* WHAT YOU ARE ASKED TO DO *
Each line from the one containing "at each end" through the one containing "for body, members" must be echoed exactly, endpoints included, and every other line omitted.

Entries with model source code
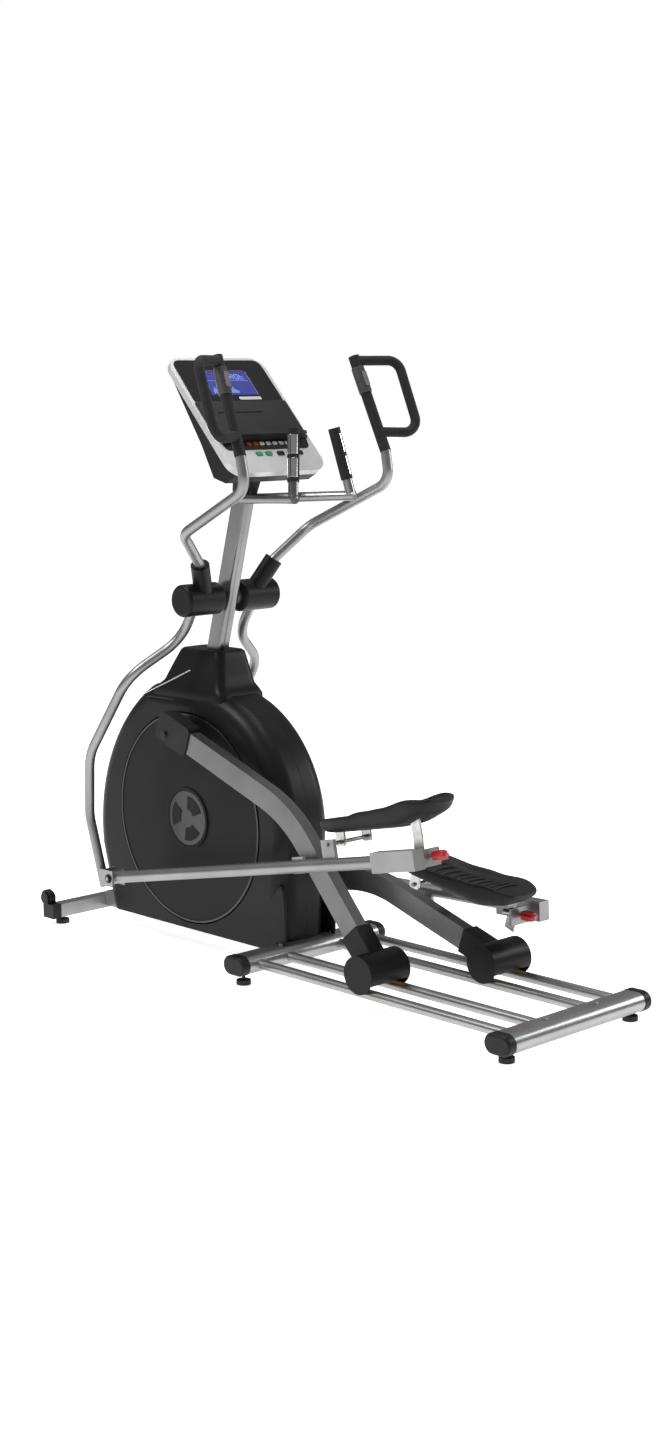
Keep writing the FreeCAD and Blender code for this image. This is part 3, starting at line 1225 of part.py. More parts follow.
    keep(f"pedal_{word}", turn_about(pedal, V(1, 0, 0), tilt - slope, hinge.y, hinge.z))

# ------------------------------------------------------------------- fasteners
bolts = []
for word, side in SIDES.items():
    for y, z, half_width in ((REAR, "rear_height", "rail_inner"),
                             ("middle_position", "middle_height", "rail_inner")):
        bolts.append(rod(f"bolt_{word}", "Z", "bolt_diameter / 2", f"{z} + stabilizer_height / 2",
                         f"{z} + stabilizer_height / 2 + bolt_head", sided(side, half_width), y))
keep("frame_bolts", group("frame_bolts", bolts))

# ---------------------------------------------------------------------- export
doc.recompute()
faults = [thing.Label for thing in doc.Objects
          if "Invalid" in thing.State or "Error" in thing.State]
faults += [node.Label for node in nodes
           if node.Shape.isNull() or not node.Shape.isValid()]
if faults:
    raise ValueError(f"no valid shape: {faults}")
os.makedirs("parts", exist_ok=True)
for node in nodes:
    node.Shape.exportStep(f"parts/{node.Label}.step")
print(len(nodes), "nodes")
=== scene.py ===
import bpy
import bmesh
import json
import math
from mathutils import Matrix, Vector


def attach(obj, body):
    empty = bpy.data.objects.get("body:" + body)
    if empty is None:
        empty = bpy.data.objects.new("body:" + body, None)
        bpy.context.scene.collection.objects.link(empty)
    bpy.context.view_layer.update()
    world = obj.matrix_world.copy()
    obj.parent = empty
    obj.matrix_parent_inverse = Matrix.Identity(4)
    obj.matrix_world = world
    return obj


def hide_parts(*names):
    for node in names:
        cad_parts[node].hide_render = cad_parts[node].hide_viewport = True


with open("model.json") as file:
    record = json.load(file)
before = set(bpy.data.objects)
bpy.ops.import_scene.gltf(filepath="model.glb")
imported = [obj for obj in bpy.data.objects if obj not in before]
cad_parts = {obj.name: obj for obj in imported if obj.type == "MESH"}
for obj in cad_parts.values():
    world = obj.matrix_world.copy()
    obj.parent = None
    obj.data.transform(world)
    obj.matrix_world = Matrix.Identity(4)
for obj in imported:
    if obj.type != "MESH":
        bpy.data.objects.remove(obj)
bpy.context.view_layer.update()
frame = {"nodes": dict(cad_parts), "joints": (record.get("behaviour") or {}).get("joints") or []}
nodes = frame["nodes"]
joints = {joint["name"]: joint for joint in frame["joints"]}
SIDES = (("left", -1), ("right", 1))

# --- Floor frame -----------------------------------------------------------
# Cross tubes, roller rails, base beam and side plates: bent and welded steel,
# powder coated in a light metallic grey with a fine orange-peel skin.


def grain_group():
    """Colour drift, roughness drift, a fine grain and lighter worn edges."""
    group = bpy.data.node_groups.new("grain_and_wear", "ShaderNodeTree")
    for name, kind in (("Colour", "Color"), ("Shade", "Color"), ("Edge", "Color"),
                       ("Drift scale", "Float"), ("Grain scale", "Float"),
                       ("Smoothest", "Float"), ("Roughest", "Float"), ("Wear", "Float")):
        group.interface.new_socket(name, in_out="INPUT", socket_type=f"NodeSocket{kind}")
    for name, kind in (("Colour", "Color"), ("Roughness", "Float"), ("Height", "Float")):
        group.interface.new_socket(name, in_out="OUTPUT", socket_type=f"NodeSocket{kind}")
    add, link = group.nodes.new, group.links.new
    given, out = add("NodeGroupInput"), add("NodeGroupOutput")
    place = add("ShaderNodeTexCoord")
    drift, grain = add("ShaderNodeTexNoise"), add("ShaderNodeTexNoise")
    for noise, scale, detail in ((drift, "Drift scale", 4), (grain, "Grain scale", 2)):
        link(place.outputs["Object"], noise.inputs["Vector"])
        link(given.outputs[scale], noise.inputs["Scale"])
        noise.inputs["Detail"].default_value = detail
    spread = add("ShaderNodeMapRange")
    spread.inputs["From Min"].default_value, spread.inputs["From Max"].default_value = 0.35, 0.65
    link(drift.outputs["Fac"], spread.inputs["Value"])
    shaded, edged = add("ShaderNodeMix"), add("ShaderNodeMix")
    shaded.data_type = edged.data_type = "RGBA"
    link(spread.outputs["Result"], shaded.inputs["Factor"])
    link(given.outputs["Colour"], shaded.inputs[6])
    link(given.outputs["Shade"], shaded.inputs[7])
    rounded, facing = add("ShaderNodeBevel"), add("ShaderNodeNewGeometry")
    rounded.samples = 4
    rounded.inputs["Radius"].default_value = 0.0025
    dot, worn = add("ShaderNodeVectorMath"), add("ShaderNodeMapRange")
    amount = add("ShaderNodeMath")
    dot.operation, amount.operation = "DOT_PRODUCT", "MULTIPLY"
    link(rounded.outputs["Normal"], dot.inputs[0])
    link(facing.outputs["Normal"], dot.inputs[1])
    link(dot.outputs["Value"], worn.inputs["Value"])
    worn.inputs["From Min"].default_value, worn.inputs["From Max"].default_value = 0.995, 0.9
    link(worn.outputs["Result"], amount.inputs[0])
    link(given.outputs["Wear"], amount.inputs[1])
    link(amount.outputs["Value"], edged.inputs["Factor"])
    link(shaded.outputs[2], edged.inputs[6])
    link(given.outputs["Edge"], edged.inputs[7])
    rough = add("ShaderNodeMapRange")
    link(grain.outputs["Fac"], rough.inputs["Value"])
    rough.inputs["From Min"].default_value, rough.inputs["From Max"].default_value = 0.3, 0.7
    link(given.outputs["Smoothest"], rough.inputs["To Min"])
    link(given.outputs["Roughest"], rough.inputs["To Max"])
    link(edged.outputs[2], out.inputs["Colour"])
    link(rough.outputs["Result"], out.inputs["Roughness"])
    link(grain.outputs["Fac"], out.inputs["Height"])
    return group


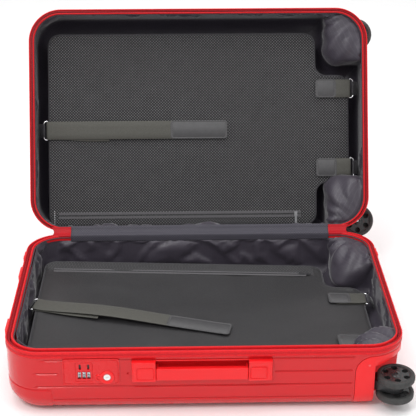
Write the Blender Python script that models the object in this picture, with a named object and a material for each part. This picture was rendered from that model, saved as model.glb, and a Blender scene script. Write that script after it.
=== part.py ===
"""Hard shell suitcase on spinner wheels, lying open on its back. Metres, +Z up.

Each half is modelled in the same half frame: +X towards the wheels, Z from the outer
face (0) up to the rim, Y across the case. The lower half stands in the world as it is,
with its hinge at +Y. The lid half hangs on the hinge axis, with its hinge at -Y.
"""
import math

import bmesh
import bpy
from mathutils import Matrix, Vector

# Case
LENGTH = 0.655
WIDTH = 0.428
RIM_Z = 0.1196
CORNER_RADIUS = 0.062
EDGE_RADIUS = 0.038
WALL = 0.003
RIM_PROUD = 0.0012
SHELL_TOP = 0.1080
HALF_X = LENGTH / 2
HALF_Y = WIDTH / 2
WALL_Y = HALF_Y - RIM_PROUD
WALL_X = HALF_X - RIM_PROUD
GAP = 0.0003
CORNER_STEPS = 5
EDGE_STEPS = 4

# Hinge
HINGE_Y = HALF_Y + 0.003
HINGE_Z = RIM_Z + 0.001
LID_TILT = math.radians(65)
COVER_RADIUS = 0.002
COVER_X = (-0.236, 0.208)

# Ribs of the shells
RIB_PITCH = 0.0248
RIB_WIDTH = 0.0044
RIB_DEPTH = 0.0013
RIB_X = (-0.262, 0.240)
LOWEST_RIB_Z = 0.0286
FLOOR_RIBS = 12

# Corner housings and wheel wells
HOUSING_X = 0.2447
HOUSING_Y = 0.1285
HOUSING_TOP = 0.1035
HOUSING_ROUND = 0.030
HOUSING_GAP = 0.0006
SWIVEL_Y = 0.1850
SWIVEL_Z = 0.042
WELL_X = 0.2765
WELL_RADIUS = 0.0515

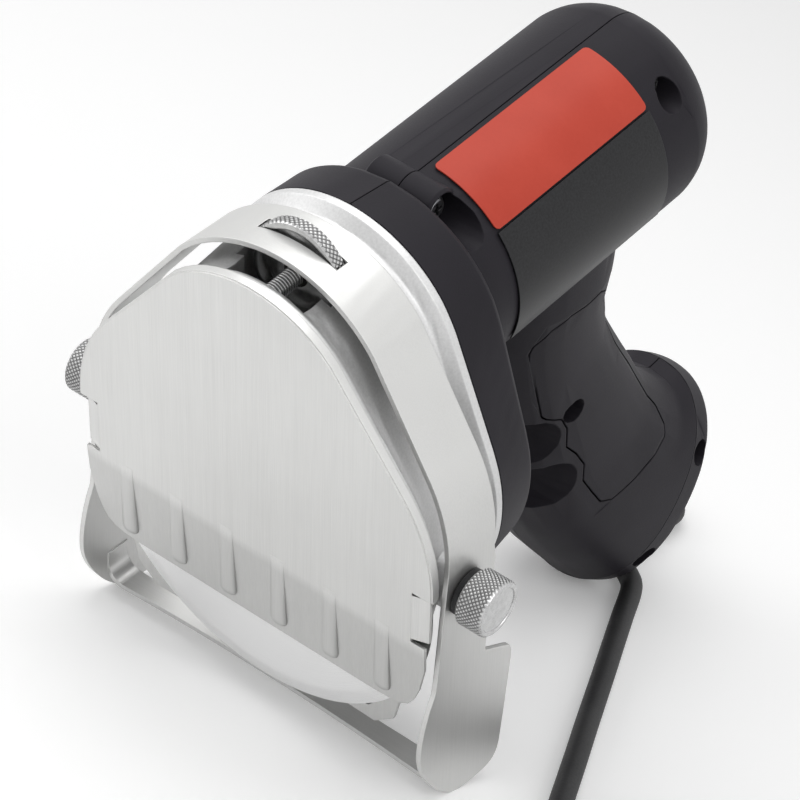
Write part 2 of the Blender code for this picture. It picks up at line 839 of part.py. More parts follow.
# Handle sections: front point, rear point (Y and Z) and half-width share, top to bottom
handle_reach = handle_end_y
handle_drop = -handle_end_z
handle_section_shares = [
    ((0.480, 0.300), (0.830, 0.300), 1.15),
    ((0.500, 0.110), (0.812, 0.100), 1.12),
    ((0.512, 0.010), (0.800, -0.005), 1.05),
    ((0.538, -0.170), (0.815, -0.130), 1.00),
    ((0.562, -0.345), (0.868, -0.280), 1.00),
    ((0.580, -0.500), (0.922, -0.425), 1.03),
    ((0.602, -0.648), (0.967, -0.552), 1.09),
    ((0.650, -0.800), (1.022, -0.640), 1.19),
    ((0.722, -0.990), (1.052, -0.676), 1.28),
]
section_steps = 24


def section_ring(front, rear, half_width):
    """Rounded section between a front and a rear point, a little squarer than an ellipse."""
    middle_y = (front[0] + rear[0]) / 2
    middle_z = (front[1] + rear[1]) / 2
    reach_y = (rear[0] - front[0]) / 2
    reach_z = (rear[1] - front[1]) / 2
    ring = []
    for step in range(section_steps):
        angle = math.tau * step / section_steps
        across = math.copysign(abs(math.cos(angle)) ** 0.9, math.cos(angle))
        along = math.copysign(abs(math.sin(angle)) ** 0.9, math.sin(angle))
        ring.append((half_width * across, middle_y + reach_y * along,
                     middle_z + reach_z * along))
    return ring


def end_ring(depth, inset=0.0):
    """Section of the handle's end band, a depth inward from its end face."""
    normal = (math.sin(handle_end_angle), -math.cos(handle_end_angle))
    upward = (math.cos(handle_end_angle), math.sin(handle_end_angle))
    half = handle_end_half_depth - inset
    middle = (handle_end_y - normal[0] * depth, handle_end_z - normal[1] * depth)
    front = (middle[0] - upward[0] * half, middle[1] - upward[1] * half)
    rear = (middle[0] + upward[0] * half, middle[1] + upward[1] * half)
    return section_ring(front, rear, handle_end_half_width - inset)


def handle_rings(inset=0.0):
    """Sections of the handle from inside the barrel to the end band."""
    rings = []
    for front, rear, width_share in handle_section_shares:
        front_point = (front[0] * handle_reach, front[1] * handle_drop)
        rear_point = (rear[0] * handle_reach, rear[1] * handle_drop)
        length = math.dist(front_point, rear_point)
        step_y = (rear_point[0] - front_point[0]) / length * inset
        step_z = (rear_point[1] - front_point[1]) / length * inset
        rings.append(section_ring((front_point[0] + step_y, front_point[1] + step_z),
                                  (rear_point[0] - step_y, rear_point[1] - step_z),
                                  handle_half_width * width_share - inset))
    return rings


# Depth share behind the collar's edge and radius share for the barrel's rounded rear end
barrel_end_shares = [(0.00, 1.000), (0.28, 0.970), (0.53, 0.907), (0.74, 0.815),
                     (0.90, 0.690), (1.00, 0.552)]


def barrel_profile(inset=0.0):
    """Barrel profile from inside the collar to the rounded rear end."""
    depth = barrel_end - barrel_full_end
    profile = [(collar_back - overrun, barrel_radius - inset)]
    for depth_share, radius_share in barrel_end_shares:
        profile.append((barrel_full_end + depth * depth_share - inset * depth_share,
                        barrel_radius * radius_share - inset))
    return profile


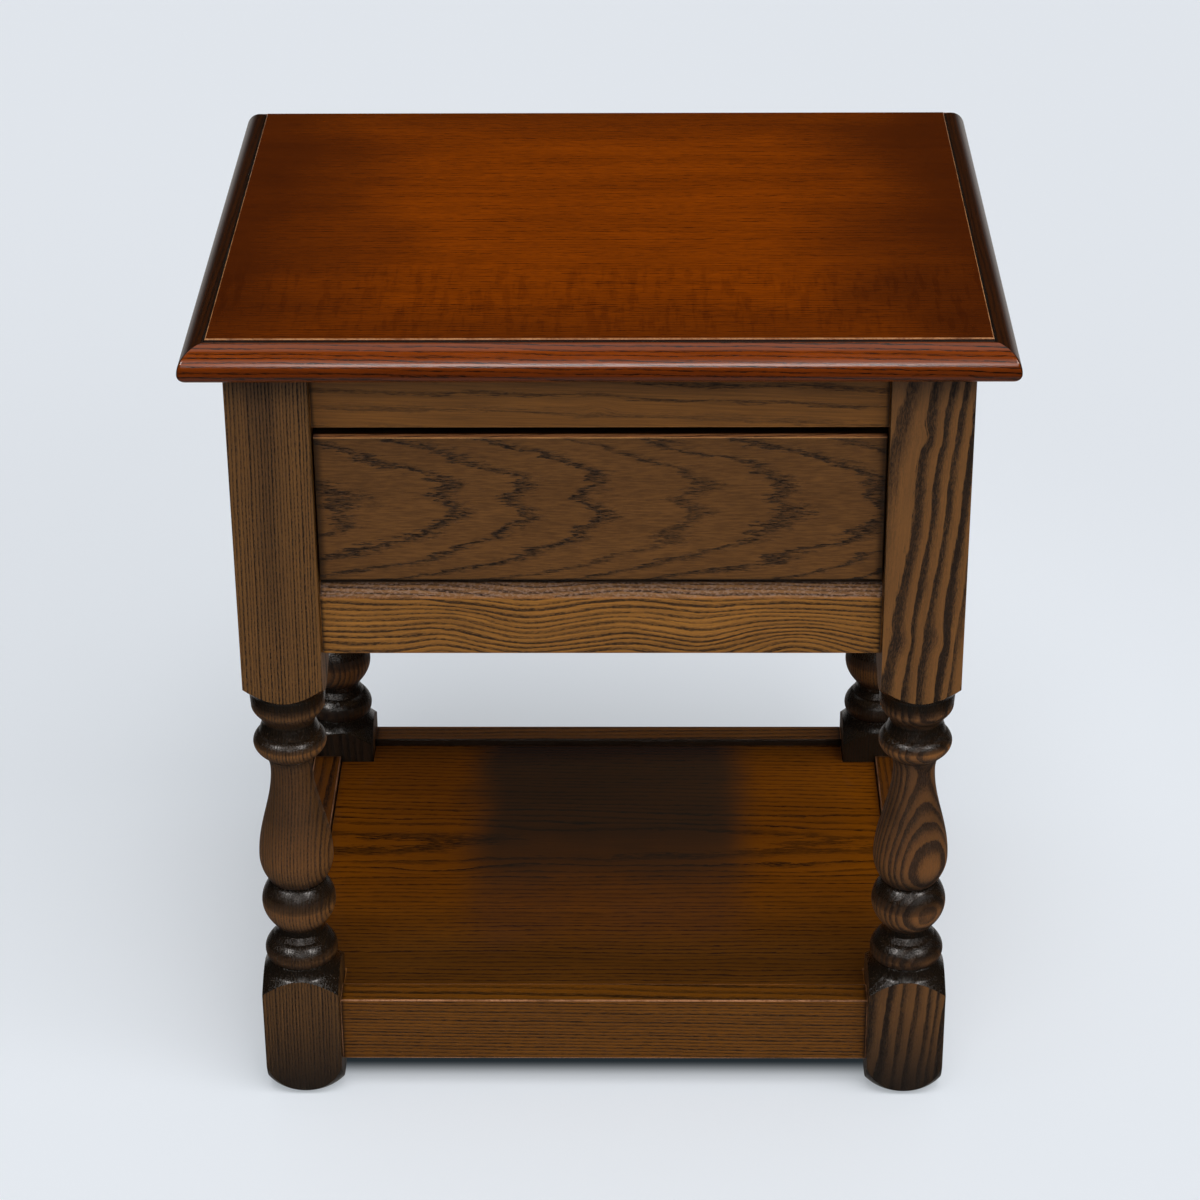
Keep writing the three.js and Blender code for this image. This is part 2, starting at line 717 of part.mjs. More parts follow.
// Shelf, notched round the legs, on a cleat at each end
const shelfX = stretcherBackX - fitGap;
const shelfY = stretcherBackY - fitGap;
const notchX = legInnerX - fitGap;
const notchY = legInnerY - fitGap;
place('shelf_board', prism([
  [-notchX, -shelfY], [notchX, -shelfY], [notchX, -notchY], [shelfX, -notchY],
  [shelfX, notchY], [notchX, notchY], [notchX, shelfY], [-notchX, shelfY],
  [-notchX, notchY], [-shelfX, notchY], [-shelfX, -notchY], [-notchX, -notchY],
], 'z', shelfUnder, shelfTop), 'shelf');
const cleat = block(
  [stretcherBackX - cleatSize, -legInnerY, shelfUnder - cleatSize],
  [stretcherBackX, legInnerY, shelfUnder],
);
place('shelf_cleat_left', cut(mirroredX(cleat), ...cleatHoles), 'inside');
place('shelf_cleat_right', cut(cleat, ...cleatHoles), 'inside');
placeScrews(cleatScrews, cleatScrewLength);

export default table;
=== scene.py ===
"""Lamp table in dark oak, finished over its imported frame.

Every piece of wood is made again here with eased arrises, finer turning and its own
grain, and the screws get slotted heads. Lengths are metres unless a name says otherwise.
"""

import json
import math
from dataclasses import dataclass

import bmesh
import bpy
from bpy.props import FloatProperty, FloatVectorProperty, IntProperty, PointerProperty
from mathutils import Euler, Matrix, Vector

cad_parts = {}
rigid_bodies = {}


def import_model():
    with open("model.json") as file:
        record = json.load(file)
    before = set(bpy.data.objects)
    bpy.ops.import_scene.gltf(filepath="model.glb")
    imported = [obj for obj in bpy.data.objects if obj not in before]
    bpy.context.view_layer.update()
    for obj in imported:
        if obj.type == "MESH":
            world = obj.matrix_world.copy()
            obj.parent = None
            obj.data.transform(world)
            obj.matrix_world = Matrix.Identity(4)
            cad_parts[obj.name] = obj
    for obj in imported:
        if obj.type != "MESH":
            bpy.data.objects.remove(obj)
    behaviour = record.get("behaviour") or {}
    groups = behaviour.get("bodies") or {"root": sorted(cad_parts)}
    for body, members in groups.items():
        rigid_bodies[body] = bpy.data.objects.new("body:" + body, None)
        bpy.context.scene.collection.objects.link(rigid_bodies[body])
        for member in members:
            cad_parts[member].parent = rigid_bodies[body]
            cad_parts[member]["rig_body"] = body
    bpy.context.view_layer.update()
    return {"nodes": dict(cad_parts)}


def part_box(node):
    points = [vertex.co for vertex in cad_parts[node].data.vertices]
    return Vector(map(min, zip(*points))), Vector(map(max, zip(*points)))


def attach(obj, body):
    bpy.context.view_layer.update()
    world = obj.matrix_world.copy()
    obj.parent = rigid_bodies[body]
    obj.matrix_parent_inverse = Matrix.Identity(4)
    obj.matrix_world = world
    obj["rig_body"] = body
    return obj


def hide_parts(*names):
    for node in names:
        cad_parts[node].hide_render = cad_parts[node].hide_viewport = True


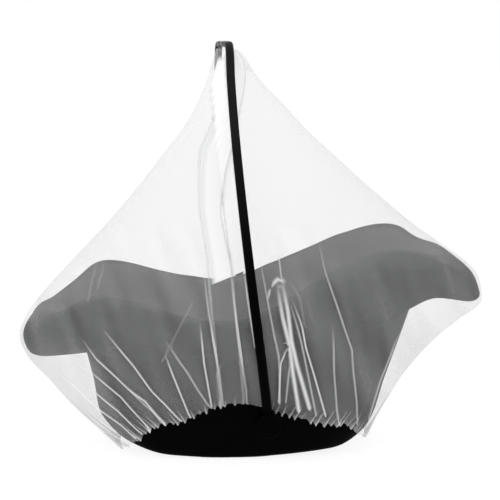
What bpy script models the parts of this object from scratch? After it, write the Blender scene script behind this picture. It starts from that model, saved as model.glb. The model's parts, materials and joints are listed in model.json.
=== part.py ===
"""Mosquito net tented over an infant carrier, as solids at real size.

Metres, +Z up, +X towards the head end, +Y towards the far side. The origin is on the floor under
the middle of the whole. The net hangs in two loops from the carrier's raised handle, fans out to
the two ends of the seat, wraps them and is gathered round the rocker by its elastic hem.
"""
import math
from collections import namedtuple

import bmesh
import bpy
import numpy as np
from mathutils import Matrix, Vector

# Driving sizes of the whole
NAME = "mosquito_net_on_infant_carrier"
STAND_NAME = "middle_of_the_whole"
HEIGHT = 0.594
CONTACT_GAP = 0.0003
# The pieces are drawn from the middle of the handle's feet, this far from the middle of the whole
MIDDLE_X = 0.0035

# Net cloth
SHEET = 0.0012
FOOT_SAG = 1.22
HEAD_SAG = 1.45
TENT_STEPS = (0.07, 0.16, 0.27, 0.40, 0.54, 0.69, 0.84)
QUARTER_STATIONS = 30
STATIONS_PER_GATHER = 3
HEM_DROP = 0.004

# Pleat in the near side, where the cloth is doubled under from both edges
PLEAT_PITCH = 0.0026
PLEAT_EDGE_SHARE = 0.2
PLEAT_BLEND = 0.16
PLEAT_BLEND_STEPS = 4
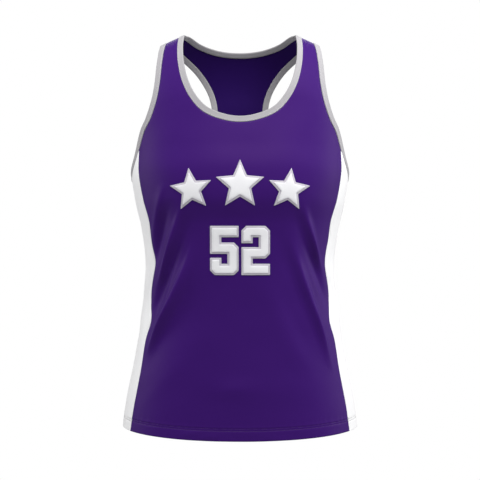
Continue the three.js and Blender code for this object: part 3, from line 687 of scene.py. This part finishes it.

* SOLUTION TO THE PROBLEM *
// Shelf, notched round the legs, on a cleat at each end
const shelfX = stretcherBackX - fitGap;
const shelfY = stretcherBackY - fitGap;
const notchX = legInnerX - fitGap;
const notchY = legInnerY - fitGap;
place('shelf_board', prism([
  [-notchX, -shelfY], [notchX, -shelfY], [notchX, -notchY], [shelfX, -notchY],
  [shelfX, notchY], [notchX, notchY], [notchX, shelfY], [-notchX, shelfY],
  [-notchX, notchY], [-shelfX, notchY], [-shelfX, -notchY], [-notchX, -notchY],
], 'z', shelfUnder, shelfTop), 'shelf');
const cleat = block(
  [stretcherBackX - cleatSize, -legInnerY, shelfUnder - cleatSize],
  [stretcherBackX, legInnerY, shelfUnder],
);
place('shelf_cleat_left', cut(mirroredX(cleat), ...cleatHoles), 'inside');
place('shelf_cleat_right', cut(cleat, ...cleatHoles), 'inside');
placeScrews(cleatScrews, cleatScrewLength);

export default table;
=== scene.py ===
"""Lamp table in dark oak, finished over its imported frame.

Every piece of wood is made again here with eased arrises, finer turning and its own
grain, and the screws get slotted heads. Lengths are metres unless a name says otherwise.
"""

import json
import math
from dataclasses import dataclass

import bmesh
import bpy
from bpy.props import FloatProperty, FloatVectorProperty, IntProperty, PointerProperty
from mathutils import Euler, Matrix, Vector

cad_parts = {}
rigid_bodies = {}


def import_model():
    with open("model.json") as file:
        record = json.load(file)
    before = set(bpy.data.objects)
    bpy.ops.import_scene.gltf(filepath="model.glb")
    imported = [obj for obj in bpy.data.objects if obj not in before]
    bpy.context.view_layer.update()
    for obj in imported:
        if obj.type == "MESH":
            world = obj.matrix_world.copy()
            obj.parent = None
            obj.data.transform(world)
            obj.matrix_world = Matrix.Identity(4)
            cad_parts[obj.name] = obj
    for obj in imported:
        if obj.type != "MESH":
            bpy.data.objects.remove(obj)
    behaviour = record.get("behaviour") or {}
    groups = behaviour.get("bodies") or {"root": sorted(cad_parts)}
    for body, members in groups.items():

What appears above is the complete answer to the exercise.